-- START DATA EXCERPT --
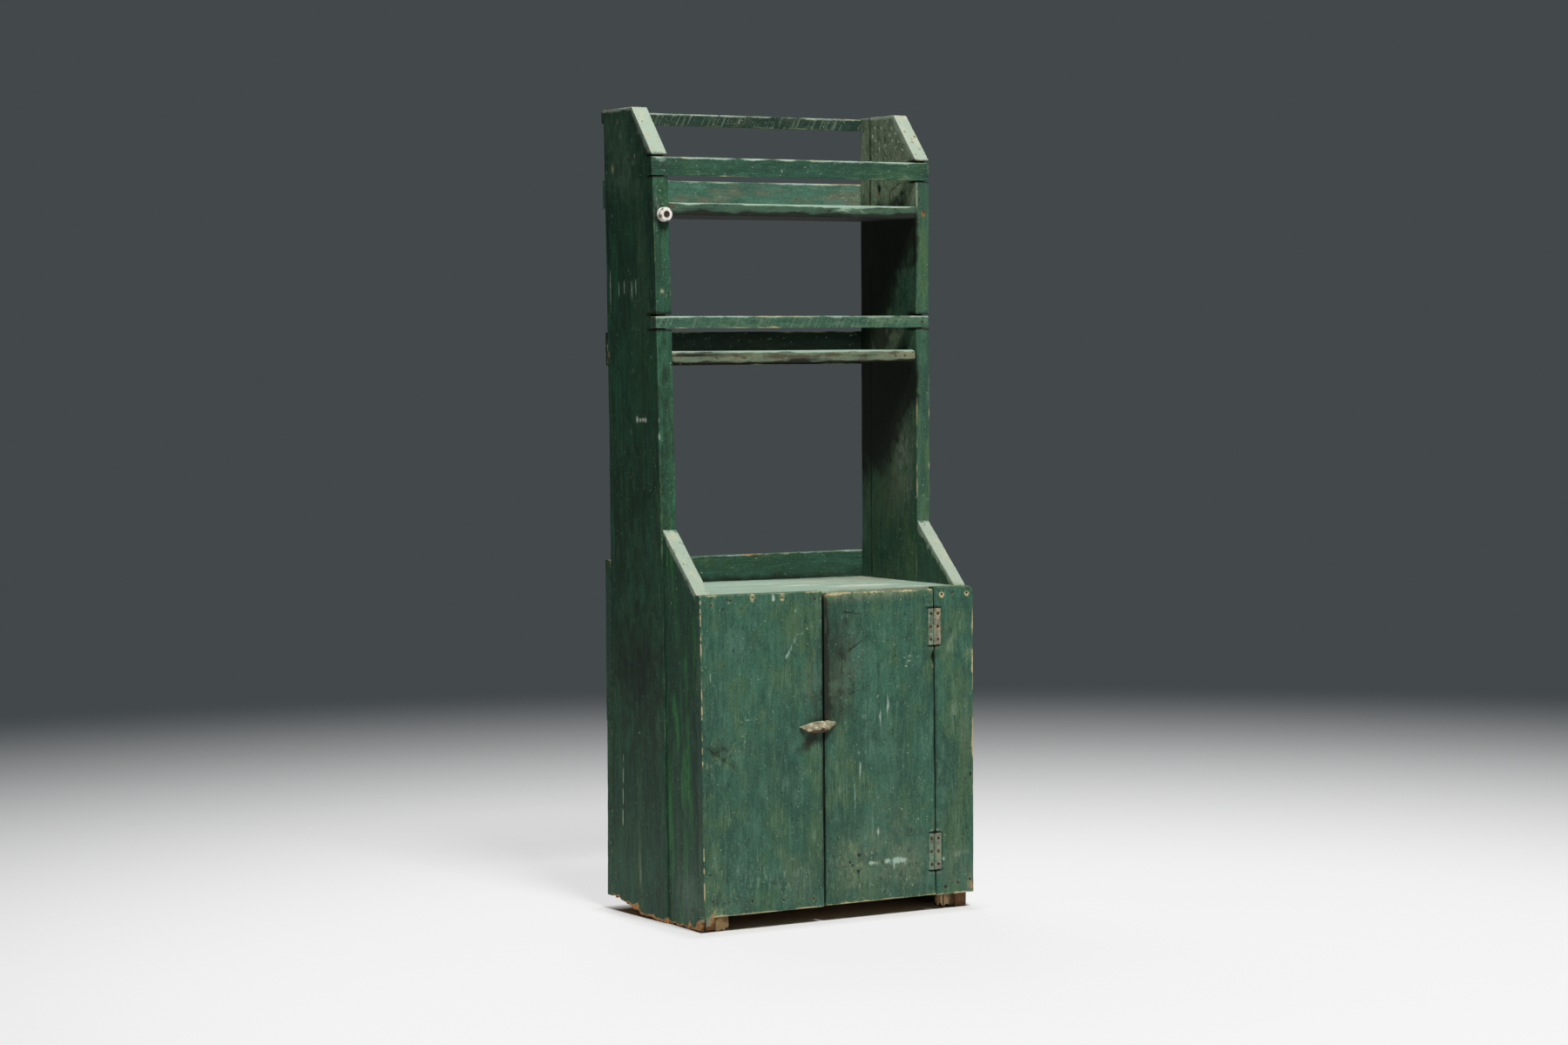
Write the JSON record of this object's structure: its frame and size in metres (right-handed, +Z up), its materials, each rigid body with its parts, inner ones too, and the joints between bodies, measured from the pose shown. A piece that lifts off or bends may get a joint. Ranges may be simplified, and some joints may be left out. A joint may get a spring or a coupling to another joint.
{
  "type": "storage cabinet",
  "caption": "Narrow painted-pine cupboard with a plank front, one hinged door held by a wooden turn button, a counter, and a tall open rack of shelves with front rails above.",
  "frame": {"origin": "on the floor, under the middle of the cabinet's overall box", "axes": "+Z up; the front with the door faces -Y; +X towards the door's hinge side, on the right seen from the front"},
  "size_m": [0.677, 0.4248, 1.68],
  "materials": {
    "worn_green_pine": "old green paint on pine, worn to the wood at edges and streaked by brush and grime",
    "pale_painted_pine": "chalky faded mint paint on pine boards",
    "bare_aged_pine": "unpainted pine darkened with age",
    "rusted_iron": "rusted iron with traces of green paint",
    "glazed_porcelain": "glossy white porcelain glaze"
  },
  "bodies": {
    "carcass": {"left_side_rear_board": "worn_green_pine", "left_side_front_board": "worn_green_pine", "right_side_rear_board": "worn_green_pine", "right_side_rear_strip": "worn_green_pine", "right_side_front_board": "worn_green_pine", "top_front_rail": "worn_green_pine", "middle_front_rail": "worn_green_pine", "front_left_panel": "worn_green_pine", "front_right_stile": "worn_green_pine", "upper_back_board": "worn_green_pine", "middle_back_board": "worn_green_pine", "top_back_rail": "worn_green_pine", "case_back_upper_board": "worn_green_pine", "top_shelf": "pale_painted_pine", "middle_shelf": "pale_painted_pine", "counter_top": "pale_painted_pine", "inner_shelf": "bare_aged_pine", "case_bottom": "bare_aged_pine", "case_back_narrow_board": "bare_aged_pine", "case_back_middle_board": "bare_aged_pine", "case_back_lower_board": "bare_aged_pine", "front_batten_left": "bare_aged_pine", "front_batten_right": "bare_aged_pine", "counter_cleat_left": "bare_aged_pine", "counter_cleat_right": "bare_aged_pine", "inner_shelf_cleat_left": "bare_aged_pine", "inner_shelf_cleat_right": "bare_aged_pine", "bottom_cleat_left": "bare_aged_pine", "bottom_cleat_right": "bare_aged_pine", "upper_hinge_stile_leaf": "rusted_iron", "upper_hinge_pin": "rusted_iron", "lower_hinge_stile_leaf": "rusted_iron", "lower_hinge_pin": "rusted_iron", "stile_leaf_screws": "rusted_iron", "turn_button_nail": "rusted_iron", "knob_screw": "rusted_iron", "left_side_nails": "rusted_iron", "right_side_nails": "rusted_iron", "front_panel_nails": "rusted_iron", "stile_nails": "rusted_iron", "rail_nails": "rusted_iron", "left_edge_nails": "rusted_iron", "rack_back_nails": "rusted_iron", "case_back_nails": "rusted_iron", "batten_nails": "rusted_iron", "porcelain_knob": "glazed_porcelain"},
    "door": {"door_board": "worn_green_pine", "upper_hinge_door_leaf": "rusted_iron", "lower_hinge_door_leaf": "rusted_iron", "door_leaf_screws": "rusted_iron"},
    "turn_button": {"turn_button": "worn_green_pine"}
  },
  "joints": [
    {"name": "door_hinge", "type": "hinge", "parent": "carcass", "child": "door", "pos_m": [0.2415, -0.1953, 0.3625], "axis": [0, 0, 1], "range_deg": [0, 165]},
    {"name": "turn_button_pivot", "type": "hinge", "parent": "carcass", "child": "turn_button", "pos_m": [-0.0432, -0.2026, 0.401], "axis": [0, -1, 0], "continuous": true}
  ]
}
-- END DATA EXCERPT --
PROBLEM: Copy each line of the data exactly, leaving nothing out.

RESULT FOR THIS EXERCISE:
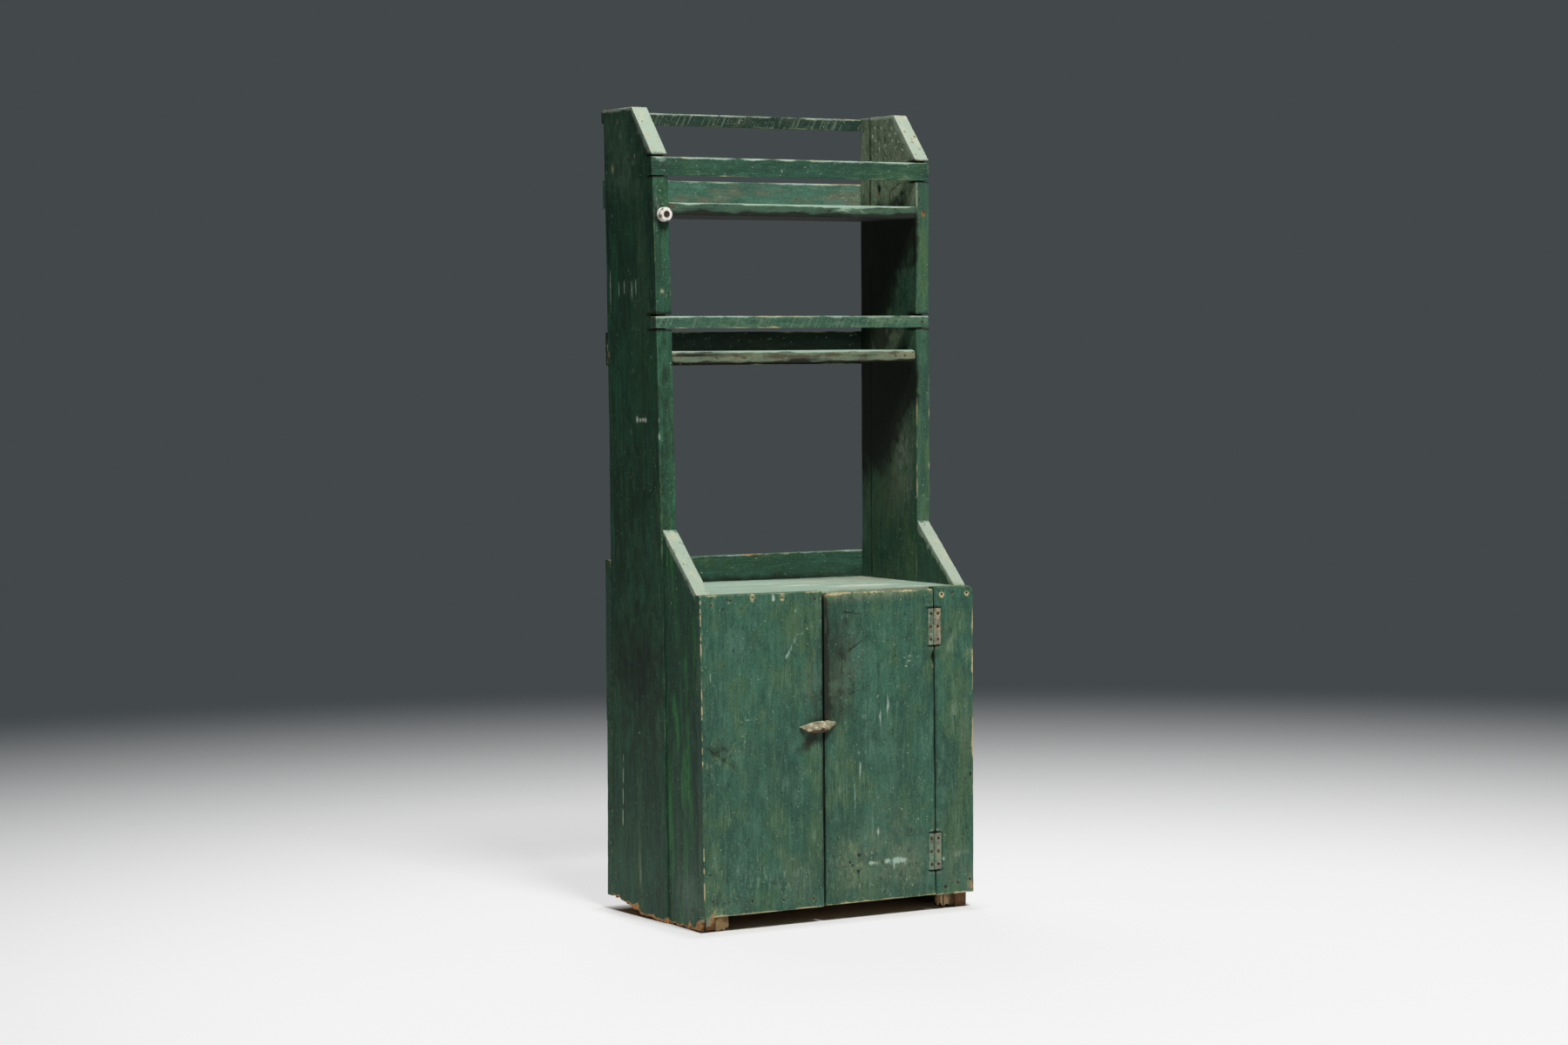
Write the JSON record of this object's structure: its frame and size in metres (right-handed, +Z up), its materials, each rigid body with its parts, inner ones too, and the joints between bodies, measured from the pose shown. A piece that lifts off or bends may get a joint. Ranges may be simplified, and some joints may be left out. A joint may get a spring or a coupling to another joint.
{
  "type": "storage cabinet",
  "caption": "Narrow painted-pine cupboard with a plank front, one hinged door held by a wooden turn button, a counter, and a tall open rack of shelves with front rails above.",
  "frame": {"origin": "on the floor, under the middle of the cabinet's overall box", "axes": "+Z up; the front with the door faces -Y; +X towards the door's hinge side, on the right seen from the front"},
  "size_m": [0.677, 0.4248, 1.68],
  "materials": {
    "worn_green_pine": "old green paint on pine, worn to the wood at edges and streaked by brush and grime",
    "pale_painted_pine": "chalky faded mint paint on pine boards",
    "bare_aged_pine": "unpainted pine darkened with age",
    "rusted_iron": "rusted iron with traces of green paint",
    "glazed_porcelain": "glossy white porcelain glaze"
  },
  "bodies": {
    "carcass": {"left_side_rear_board": "worn_green_pine", "left_side_front_board": "worn_green_pine", "right_side_rear_board": "worn_green_pine", "right_side_rear_strip": "worn_green_pine", "right_side_front_board": "worn_green_pine", "top_front_rail": "worn_green_pine", "middle_front_rail": "worn_green_pine", "front_left_panel": "worn_green_pine", "front_right_stile": "worn_green_pine", "upper_back_board": "worn_green_pine", "middle_back_board": "worn_green_pine", "top_back_rail": "worn_green_pine", "case_back_upper_board": "worn_green_pine", "top_shelf": "pale_painted_pine", "middle_shelf": "pale_painted_pine", "counter_top": "pale_painted_pine", "inner_shelf": "bare_aged_pine", "case_bottom": "bare_aged_pine", "case_back_narrow_board": "bare_aged_pine", "case_back_middle_board": "bare_aged_pine", "case_back_lower_board": "bare_aged_pine", "front_batten_left": "bare_aged_pine", "front_batten_right": "bare_aged_pine", "counter_cleat_left": "bare_aged_pine", "counter_cleat_right": "bare_aged_pine", "inner_shelf_cleat_left": "bare_aged_pine", "inner_shelf_cleat_right": "bare_aged_pine", "bottom_cleat_left": "bare_aged_pine", "bottom_cleat_right": "bare_aged_pine", "upper_hinge_stile_leaf": "rusted_iron", "upper_hinge_pin": "rusted_iron", "lower_hinge_stile_leaf": "rusted_iron", "lower_hinge_pin": "rusted_iron", "stile_leaf_screws": "rusted_iron", "turn_button_nail": "rusted_iron", "knob_screw": "rusted_iron", "left_side_nails": "rusted_iron", "right_side_nails": "rusted_iron", "front_panel_nails": "rusted_iron", "stile_nails": "rusted_iron", "rail_nails": "rusted_iron", "left_edge_nails": "rusted_iron", "rack_back_nails": "rusted_iron", "case_back_nails": "rusted_iron", "batten_nails": "rusted_iron", "porcelain_knob": "glazed_porcelain"},
    "door": {"door_board": "worn_green_pine", "upper_hinge_door_leaf": "rusted_iron", "lower_hinge_door_leaf": "rusted_iron", "door_leaf_screws": "rusted_iron"},
    "turn_button": {"turn_button": "worn_green_pine"}
  },
  "joints": [
    {"name": "door_hinge", "type": "hinge", "parent": "carcass", "child": "door", "pos_m": [0.2415, -0.1953, 0.3625], "axis": [0, 0, 1], "range_deg": [0, 165]},
    {"name": "turn_button_pivot", "type": "hinge", "parent": "carcass", "child": "turn_button", "pos_m": [-0.0432, -0.2026, 0.401], "axis": [0, -1, 0], "continuous": true}
  ]
}